■ EXERCISE TASK ■
Output all of the data below exactly as given.
=== EXTRACTED RECORDS ===
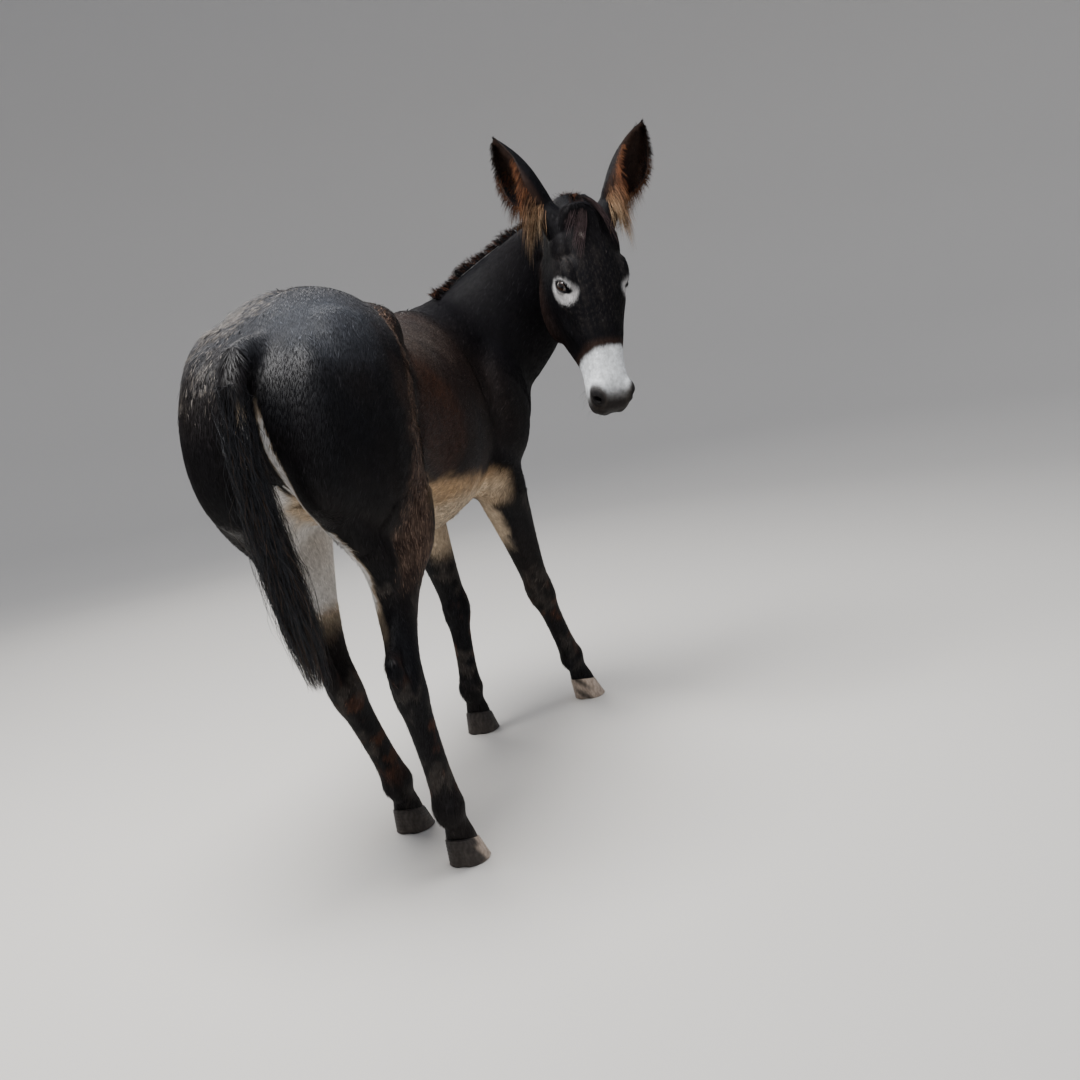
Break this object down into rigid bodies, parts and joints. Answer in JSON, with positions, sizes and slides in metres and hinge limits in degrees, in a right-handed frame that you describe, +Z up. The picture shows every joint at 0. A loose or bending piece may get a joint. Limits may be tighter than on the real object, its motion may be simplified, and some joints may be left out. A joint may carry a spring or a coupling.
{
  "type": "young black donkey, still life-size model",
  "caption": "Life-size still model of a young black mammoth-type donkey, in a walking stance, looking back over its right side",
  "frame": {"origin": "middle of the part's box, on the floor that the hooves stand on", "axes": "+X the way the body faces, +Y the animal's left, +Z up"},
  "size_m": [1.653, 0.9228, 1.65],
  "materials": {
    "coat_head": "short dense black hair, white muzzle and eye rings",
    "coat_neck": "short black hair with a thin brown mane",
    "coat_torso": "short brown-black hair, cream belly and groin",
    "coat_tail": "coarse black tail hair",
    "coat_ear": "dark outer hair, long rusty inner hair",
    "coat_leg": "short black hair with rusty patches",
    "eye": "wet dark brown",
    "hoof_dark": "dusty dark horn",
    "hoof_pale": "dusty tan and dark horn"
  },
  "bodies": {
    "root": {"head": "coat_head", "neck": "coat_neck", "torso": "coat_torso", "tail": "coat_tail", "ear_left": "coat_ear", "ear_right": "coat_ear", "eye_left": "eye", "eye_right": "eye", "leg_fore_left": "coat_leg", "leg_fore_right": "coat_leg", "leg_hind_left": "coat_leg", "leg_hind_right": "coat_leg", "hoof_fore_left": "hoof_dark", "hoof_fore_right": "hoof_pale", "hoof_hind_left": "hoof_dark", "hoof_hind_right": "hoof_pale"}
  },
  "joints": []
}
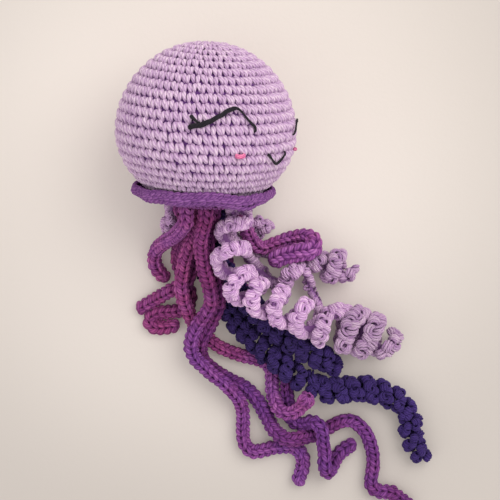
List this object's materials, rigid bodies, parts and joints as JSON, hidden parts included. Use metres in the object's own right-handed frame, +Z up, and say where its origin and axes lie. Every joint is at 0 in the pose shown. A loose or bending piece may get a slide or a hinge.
===
■ RESPONSE FOR THIS EXERCISE ■
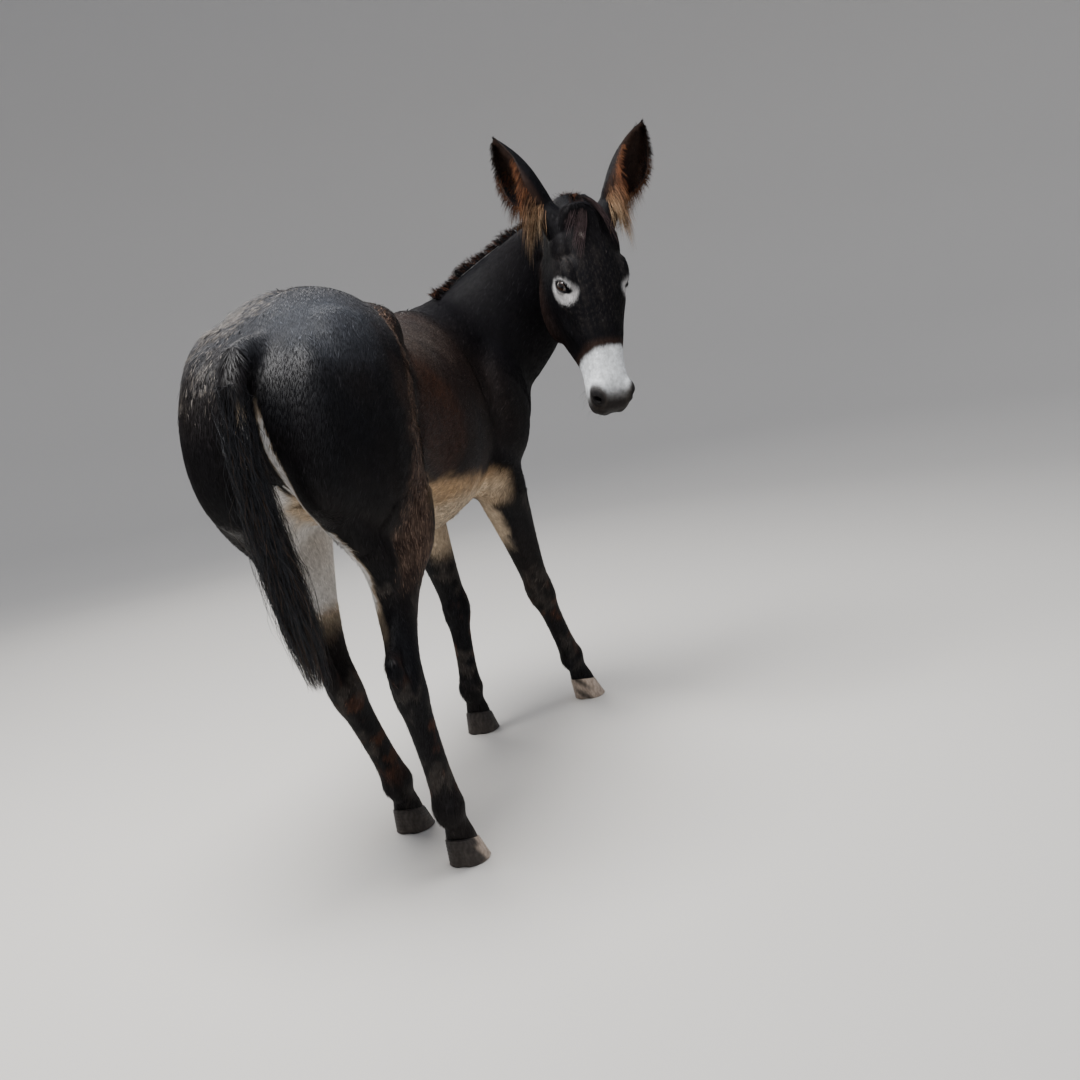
Break this object down into rigid bodies, parts and joints. Answer in JSON, with positions, sizes and slides in metres and hinge limits in degrees, in a right-handed frame that you describe, +Z up. The picture shows every joint at 0. A loose or bending piece may get a joint. Limits may be tighter than on the real object, its motion may be simplified, and some joints may be left out. A joint may carry a spring or a coupling.
{
  "type": "young black donkey, still life-size model",
  "caption": "Life-size still model of a young black mammoth-type donkey, in a walking stance, looking back over its right side",
  "frame": {"origin": "middle of the part's box, on the floor that the hooves stand on", "axes": "+X the way the body faces, +Y the animal's left, +Z up"},
  "size_m": [1.653, 0.9228, 1.65],
  "materials": {
    "coat_head": "short dense black hair, white muzzle and eye rings",
    "coat_neck": "short black hair with a thin brown mane",
    "coat_torso": "short brown-black hair, cream belly and groin",
    "coat_tail": "coarse black tail hair",
    "coat_ear": "dark outer hair, long rusty inner hair",
    "coat_leg": "short black hair with rusty patches",
    "eye": "wet dark brown",
    "hoof_dark": "dusty dark horn",
    "hoof_pale": "dusty tan and dark horn"
  },
  "bodies": {
    "root": {"head": "coat_head", "neck": "coat_neck", "torso": "coat_torso", "tail": "coat_tail", "ear_left": "coat_ear", "ear_right": "coat_ear", "eye_left": "eye", "eye_right": "eye", "leg_fore_left": "coat_leg", "leg_fore_right": "coat_leg", "leg_hind_left": "coat_leg", "leg_hind_right": "coat_leg", "hoof_fore_left": "hoof_dark", "hoof_fore_right": "hoof_pale", "hoof_hind_left": "hoof_dark", "hoof_hind_right": "hoof_pale"}
  },
  "joints": []
}
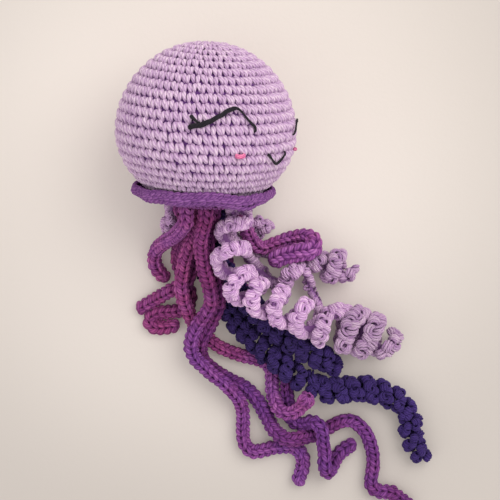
List this object's materials, rigid bodies, parts and joints as JSON, hidden parts included. Use metres in the object's own right-handed frame, +Z up, and say where its origin and axes lie. Every joint is at 0 in the pose shown. A loose or bending piece may get a slide or a hinge.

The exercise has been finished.